* Work instructions *
Count lines with the string "that" in them. State the number alone.
·····
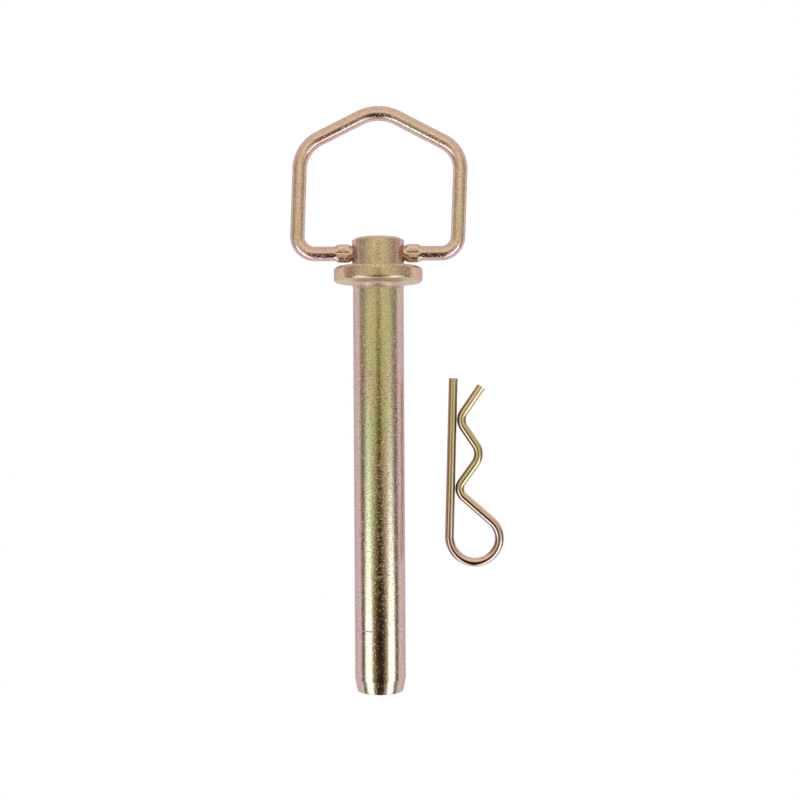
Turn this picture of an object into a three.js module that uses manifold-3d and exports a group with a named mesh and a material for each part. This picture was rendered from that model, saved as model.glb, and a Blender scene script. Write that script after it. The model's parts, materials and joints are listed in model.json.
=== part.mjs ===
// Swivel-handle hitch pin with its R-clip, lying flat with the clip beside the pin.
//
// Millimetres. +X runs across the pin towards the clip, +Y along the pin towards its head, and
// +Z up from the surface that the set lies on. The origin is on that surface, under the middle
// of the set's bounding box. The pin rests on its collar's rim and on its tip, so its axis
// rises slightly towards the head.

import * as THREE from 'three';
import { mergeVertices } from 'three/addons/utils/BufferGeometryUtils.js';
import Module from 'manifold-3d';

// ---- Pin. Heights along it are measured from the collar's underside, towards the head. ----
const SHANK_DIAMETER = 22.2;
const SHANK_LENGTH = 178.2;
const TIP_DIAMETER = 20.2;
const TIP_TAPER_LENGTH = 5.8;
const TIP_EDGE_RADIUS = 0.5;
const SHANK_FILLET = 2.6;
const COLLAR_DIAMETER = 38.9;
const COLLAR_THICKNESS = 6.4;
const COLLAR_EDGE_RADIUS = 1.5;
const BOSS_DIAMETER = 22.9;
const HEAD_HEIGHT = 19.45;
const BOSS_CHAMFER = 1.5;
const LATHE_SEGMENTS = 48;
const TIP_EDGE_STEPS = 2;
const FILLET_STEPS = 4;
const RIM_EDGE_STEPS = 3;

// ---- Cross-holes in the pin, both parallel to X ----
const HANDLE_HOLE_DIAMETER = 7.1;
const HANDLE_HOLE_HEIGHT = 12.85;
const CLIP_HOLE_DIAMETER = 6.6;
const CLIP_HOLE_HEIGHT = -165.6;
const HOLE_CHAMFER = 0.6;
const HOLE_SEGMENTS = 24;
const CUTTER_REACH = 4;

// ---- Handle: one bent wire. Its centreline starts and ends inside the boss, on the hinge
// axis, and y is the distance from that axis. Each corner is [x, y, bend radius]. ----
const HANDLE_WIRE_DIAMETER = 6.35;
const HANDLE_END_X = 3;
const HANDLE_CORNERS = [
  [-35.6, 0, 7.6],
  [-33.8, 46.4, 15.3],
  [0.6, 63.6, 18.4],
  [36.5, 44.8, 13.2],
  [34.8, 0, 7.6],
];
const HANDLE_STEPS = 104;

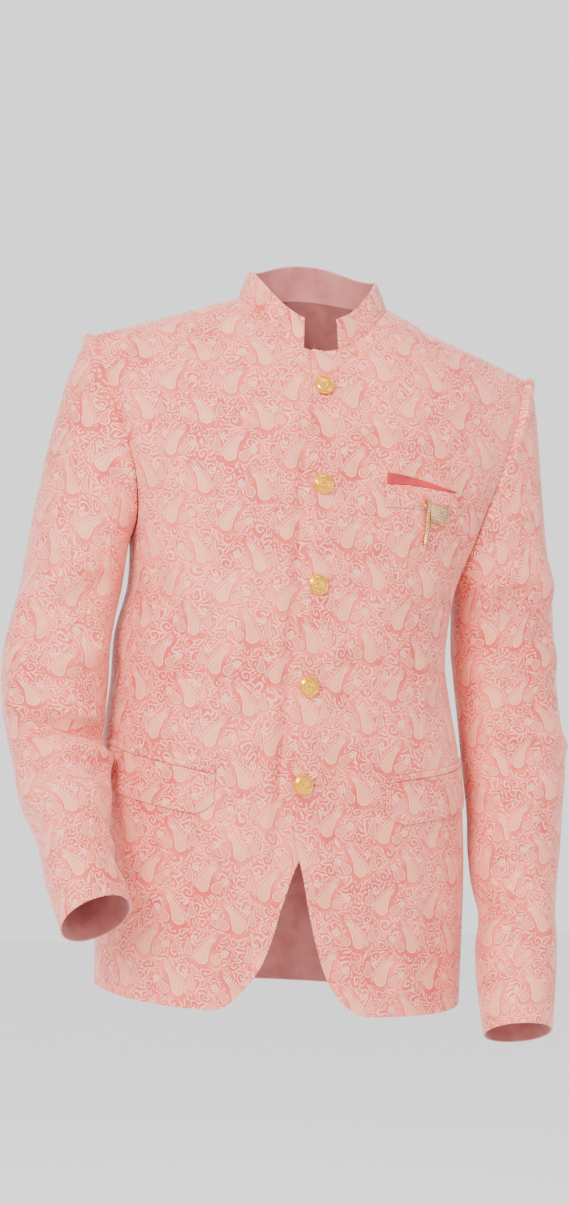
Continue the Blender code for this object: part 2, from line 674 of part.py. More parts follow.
·····
* Expected answer *
3